# nearsighted shooters



## Emperor (Aug 19, 2012)

hi folks!

i'm a nearsighted shooter and until now i've been shooting with my everyday glasses.
it's better than nothing but now i'm looking for something safer.
i'm quite sure you can have lenses mounted on special frames but i don't know if you can do it for every frame.you know, i'm looking for something that looks decently and that is easy to wear...
has anyone of you ever had this kind of problem?how did you solve it?

thanks for your attention

ciao!


----------



## usmcj (Sep 23, 2011)

I don't like having to change glasses before I shoot. If I have to have glasses to shoot well, what happens if I"m caught in a defensive situation with the wrong glasses on?

Sir, I'd suggest you check with your eye doctor, and tell him what you're looking for. Many optometrists here in the states will easily tailor glasses to your shooting requirements. Look for lenses that meet ANSI standards.

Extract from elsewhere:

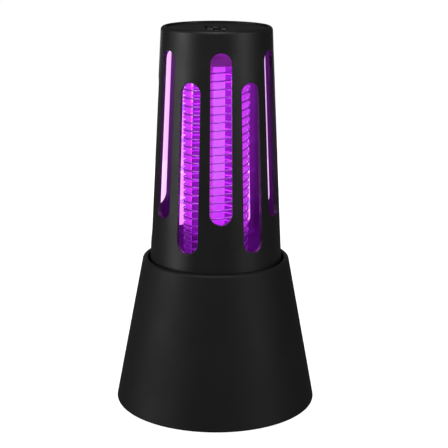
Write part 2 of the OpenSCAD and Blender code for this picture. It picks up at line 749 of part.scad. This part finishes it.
module cover_pin() {
    color(steel) hinge_bar(cover_pin_r, cover_w + 3);
}

module port_cover() {
    color("#242426") difference() {
        union() {
            intersection() {
                base_skin(0, cover_t);
                on_back_wall(port_z) translate([0, 4, 0.9]) rotate([90, 0, 0])
                    rounded_box([cover_w, cover_h - 1.8, 10], 1.2);
            }
            hinge_bar(knuckle_r, cover_w - 2);
            on_back_wall(port_z) translate([-cover_w / 2 + 1, -hinge_depth - 0.3, -hinge_drop])
                cube([cover_w - 2, 0.9, 2.4]);
        }
        hinge_bar(cover_pin_r + 0.05, 2 * cover_w);
    }
}

base_shell();
base_plate();
base_screws();
rubber_feet();
core_deck();
deck_screws();
tower_clips();
clip_rivets();
coil_frame();
core_screws();
core_cap();
coil_wire_a();
coil_wire_b();
lamp_tube();
lamp_plug();
led_board();
uv_leds();
lamp_leads();
hv_leads();
battery_holder();
battery_cell();
battery_contacts();
battery_leads();
main_board();
board_screws();
transformer_core();
transformer_winding();
hv_capacitors();
hv_diodes();
drum_inductor();
board_chips();
board_sockets();
switch_board();
switch_leads();
charging_port();
port_tongue();
tact_switch();
status_led();
light_pipe();
tower_shell();
top_cap();
cap_screws();
loop_pin();
hanging_loop();
switch_plunger();
power_button();
cover_pin();
port_cover();
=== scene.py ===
"""Looks of the electric bug zapper: materials, smooth coil wires, camera, floor and studio light.

Everything is in metres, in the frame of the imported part: +Z up, the power button towards +Y.
"""

import json
import math

import bpy
from mathutils import Matrix, Vector


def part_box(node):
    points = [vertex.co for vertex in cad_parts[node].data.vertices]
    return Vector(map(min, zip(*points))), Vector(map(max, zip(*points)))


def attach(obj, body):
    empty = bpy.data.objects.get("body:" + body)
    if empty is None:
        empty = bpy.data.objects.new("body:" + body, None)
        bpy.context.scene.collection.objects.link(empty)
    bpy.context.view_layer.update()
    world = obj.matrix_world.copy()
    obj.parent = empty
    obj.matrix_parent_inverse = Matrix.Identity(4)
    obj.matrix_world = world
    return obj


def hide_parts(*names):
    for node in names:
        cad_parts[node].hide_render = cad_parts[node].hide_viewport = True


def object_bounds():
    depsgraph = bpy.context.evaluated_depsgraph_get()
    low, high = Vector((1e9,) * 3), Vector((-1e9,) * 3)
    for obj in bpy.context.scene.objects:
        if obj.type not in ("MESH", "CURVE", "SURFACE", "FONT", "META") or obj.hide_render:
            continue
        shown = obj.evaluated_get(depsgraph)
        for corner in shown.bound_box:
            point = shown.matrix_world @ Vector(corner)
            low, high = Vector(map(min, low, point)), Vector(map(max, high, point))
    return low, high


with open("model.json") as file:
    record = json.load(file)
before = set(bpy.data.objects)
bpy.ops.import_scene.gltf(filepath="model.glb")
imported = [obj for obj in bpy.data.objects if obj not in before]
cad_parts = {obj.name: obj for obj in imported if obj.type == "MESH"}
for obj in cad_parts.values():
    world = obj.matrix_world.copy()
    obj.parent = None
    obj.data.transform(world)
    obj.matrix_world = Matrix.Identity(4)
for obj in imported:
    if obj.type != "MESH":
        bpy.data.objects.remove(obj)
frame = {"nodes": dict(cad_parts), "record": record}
cad_low, cad_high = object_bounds()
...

This may be of use to you....

Ballistic eye wear - Wikipedia, the free encyclopedia


----------



## Bisley (Aug 24, 2008)

Emperor said:


> hi folks!
> 
> i'm a nearsighted shooter and until now i've been shooting with my everyday glasses.
> it's better than nothing but now i'm looking for something safer.


Are you talking about safety, or is it a focus problem?

You want glasses that allow you to focus the front sight clearly - blurriness of the rear sight or the target is easier to deal with than a blurry front sight, accuracy-wise. If it's a safety concern, you can get safety frames in your prescription.


----------



## berettabone (Jan 23, 2012)

Usually, and I say usually, not always, glasses lenses have to be tempered to a certain degree.....I have been nearsighted since I was 6....I just shoot with my regular glasses.


----------



## Tip (Aug 22, 2012)

Go to where you get you glasses and ask to see their industrial safety glasses line up. You should be able to get your prescription put on safety glasses, goggles, face masks, etc. whatever suits your fancy. Shooting is not unique to needing adequate eye protection.
Me, I shoot with my prescription safety glasses. EXACTLY same prescription as my "everyday" glasses. I also put rounds downrange sans glasses periodically to keep in practice shooting at shadows.


----------



## kg333 (May 19, 2008)

Modern polycarbonate lenses are probably about as good for safety as most shooting glasses...I wouldn't worry that much about it.

KG


----------



## Emperor (Aug 19, 2012)

thank you everybody for the useful suggestions! in particular to Tip
my concerns are not about the strength of the lenses but about the area of the face a normal pair of glasses can protect since safety glasses are bigger.
thanks again
ciao!


----------